Entries with parts and joints:
^^^^^^^^

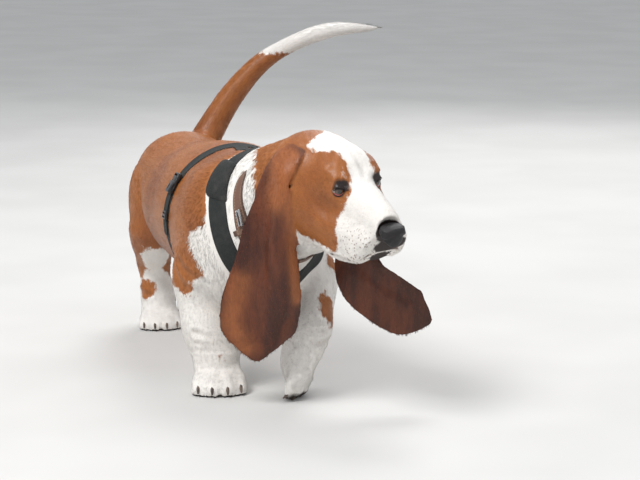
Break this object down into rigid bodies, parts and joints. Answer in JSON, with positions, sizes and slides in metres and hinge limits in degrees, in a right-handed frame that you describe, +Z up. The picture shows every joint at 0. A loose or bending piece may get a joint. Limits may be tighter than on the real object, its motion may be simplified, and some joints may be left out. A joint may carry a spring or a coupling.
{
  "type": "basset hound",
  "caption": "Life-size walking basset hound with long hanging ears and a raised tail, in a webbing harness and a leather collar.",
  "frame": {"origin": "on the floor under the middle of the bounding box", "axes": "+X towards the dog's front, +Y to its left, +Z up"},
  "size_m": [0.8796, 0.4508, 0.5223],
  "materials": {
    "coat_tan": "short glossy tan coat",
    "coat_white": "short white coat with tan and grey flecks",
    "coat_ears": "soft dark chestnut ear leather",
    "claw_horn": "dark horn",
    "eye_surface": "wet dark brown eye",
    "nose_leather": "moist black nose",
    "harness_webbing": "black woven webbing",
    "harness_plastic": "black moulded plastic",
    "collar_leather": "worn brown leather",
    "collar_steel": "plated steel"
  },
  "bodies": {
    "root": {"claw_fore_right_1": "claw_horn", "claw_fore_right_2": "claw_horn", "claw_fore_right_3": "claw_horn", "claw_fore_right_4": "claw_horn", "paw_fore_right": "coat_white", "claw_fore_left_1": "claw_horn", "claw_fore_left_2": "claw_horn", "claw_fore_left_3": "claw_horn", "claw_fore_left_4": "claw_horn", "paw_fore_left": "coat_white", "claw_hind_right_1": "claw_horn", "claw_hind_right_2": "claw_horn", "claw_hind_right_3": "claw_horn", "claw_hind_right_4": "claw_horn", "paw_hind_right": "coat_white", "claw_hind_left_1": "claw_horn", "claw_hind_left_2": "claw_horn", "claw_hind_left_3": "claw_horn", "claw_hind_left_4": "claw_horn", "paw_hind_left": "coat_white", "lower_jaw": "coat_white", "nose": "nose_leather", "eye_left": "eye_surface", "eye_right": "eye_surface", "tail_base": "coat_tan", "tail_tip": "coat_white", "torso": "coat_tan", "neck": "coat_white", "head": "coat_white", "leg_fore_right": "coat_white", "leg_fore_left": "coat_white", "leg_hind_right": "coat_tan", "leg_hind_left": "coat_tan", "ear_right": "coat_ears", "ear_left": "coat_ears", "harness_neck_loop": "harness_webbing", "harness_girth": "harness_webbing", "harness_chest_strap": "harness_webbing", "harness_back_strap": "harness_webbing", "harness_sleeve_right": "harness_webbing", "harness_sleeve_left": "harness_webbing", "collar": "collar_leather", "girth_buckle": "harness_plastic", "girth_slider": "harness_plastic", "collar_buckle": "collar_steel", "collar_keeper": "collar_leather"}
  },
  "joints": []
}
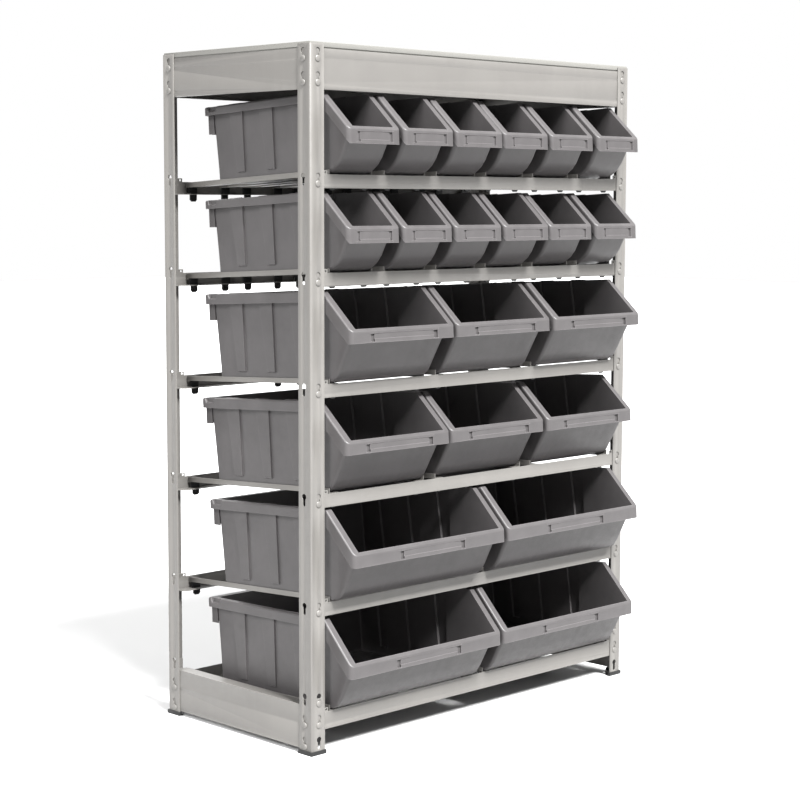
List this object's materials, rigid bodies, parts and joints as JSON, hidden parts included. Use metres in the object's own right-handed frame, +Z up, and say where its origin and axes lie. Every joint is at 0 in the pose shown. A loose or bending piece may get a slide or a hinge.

^^^^^^^^

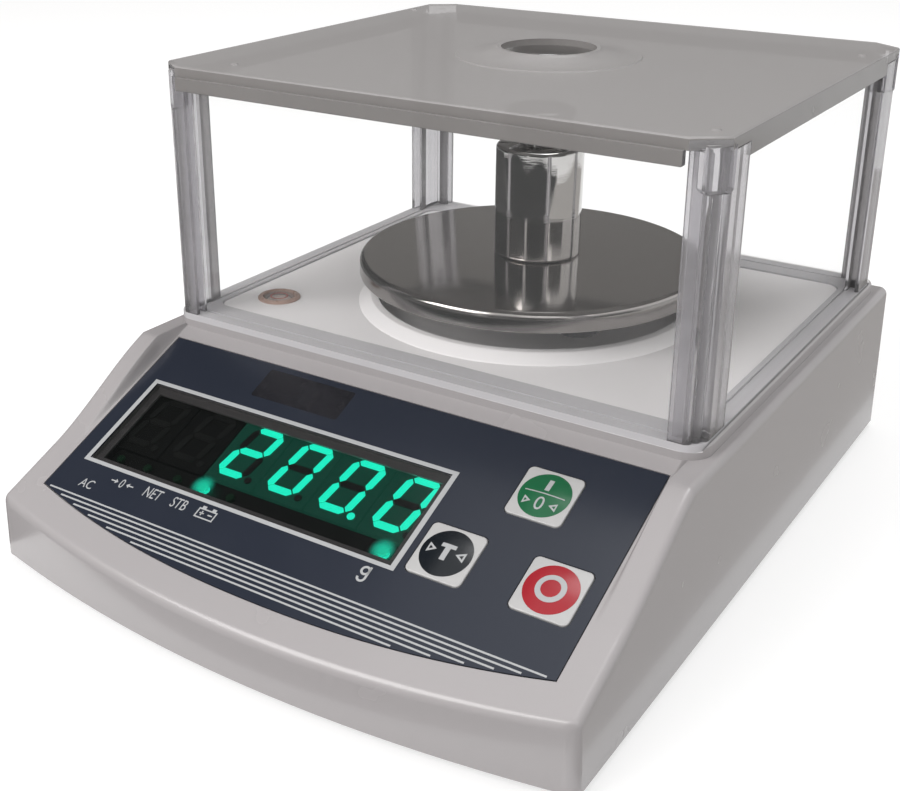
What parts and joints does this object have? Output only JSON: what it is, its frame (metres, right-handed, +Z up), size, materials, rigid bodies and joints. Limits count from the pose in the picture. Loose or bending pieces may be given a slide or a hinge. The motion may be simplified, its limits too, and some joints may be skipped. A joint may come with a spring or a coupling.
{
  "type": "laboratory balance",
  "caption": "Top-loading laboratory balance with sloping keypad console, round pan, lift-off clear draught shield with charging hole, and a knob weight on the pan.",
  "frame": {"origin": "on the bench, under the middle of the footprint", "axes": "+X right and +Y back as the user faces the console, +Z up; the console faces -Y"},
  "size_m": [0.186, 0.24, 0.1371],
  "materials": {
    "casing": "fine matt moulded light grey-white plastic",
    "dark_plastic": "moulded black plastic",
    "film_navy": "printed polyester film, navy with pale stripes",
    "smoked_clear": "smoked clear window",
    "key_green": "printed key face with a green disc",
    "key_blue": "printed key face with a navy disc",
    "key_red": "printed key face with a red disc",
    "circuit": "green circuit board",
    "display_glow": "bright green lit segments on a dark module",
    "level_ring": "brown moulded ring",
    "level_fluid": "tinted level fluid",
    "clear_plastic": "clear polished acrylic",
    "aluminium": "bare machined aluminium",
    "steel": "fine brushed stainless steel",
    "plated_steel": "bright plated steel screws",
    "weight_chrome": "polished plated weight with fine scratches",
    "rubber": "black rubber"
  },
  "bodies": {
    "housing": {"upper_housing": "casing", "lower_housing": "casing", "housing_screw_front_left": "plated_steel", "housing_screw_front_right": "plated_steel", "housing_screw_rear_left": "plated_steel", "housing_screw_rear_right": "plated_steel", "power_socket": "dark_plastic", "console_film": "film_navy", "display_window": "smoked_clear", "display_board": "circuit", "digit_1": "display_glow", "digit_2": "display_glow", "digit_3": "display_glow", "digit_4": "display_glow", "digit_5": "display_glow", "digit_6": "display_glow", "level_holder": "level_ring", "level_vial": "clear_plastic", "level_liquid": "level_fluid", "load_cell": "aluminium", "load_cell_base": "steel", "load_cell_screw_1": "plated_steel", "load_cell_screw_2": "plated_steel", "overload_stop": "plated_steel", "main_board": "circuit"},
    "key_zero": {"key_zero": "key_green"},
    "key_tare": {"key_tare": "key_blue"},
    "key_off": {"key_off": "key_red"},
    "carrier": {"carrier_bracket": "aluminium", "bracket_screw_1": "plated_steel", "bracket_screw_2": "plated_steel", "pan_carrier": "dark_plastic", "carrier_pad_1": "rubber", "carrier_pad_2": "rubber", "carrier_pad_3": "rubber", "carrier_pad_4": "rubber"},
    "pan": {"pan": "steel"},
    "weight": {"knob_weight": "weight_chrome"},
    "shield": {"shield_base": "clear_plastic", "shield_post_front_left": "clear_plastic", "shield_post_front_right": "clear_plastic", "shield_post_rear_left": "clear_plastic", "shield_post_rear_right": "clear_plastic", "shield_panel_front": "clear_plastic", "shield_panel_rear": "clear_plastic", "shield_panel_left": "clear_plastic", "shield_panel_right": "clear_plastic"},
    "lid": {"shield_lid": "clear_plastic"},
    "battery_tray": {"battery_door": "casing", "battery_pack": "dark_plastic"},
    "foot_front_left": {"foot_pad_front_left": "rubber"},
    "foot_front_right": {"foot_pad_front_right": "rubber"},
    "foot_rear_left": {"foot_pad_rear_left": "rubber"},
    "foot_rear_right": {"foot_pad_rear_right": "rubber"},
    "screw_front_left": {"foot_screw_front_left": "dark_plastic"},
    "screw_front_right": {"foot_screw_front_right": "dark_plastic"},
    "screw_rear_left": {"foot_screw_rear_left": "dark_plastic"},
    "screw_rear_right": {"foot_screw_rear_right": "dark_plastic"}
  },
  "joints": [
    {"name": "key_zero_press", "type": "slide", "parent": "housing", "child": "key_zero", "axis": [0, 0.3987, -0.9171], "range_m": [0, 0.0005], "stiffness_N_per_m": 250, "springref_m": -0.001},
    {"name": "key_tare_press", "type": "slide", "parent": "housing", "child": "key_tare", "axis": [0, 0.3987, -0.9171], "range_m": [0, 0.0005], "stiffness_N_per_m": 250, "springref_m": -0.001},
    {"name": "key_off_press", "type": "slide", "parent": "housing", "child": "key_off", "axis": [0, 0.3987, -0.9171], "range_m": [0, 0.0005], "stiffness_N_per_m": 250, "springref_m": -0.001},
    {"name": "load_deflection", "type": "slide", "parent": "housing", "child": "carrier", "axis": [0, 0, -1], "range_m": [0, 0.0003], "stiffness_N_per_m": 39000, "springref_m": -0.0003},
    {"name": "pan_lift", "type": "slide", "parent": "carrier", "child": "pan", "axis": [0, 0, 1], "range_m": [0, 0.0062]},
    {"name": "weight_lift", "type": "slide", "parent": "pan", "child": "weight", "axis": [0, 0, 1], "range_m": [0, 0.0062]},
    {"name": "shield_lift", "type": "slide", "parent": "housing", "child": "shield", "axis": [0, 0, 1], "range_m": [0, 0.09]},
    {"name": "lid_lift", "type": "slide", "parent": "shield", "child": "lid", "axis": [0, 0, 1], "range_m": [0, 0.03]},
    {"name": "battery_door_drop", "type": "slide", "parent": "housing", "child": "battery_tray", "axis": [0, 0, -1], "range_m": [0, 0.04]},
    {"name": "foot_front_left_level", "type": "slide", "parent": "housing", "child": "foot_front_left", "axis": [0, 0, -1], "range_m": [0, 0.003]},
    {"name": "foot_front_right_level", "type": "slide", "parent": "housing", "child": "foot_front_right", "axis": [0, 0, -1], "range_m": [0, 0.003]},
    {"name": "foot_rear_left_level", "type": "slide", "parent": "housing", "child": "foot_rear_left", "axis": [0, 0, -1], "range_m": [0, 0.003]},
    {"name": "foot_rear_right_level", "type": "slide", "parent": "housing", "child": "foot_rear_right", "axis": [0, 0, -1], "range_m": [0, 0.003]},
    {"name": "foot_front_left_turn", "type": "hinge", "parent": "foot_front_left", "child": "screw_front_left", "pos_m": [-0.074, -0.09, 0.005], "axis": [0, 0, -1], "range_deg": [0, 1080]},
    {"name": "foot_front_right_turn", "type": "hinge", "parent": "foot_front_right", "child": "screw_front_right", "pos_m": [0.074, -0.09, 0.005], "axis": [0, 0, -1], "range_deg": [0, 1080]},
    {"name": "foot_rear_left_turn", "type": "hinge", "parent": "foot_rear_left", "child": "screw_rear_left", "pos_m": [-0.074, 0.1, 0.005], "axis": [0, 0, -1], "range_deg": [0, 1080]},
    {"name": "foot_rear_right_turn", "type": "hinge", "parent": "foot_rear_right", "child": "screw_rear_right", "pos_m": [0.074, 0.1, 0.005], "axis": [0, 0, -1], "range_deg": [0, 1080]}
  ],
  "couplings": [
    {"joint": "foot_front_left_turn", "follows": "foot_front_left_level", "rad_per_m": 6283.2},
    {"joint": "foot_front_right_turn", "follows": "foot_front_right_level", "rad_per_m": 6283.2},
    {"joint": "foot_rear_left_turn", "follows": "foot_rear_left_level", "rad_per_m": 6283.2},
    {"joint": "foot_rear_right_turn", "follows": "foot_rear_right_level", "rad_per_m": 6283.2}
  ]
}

^^^^^^^^

Directions for this task
Find the lines that include the string "origin", then copy each of them.

Answer for the task
  "frame": {"origin": "on the floor under the middle of the bounding box", "axes": "+X towards the dog's front, +Y to its left, +Z up"},
List this object's materials, rigid bodies, parts and joints as JSON, hidden parts included. Use metres in the object's own right-handed frame, +Z up, and say where its origin and axes lie. Every joint is at 0 in the pose shown. A loose or bending piece may get a slide or a hinge.
  "frame": {"origin": "on the bench, under the middle of the footprint", "axes": "+X right and +Y back as the user faces the console, +Z up; the console faces -Y"},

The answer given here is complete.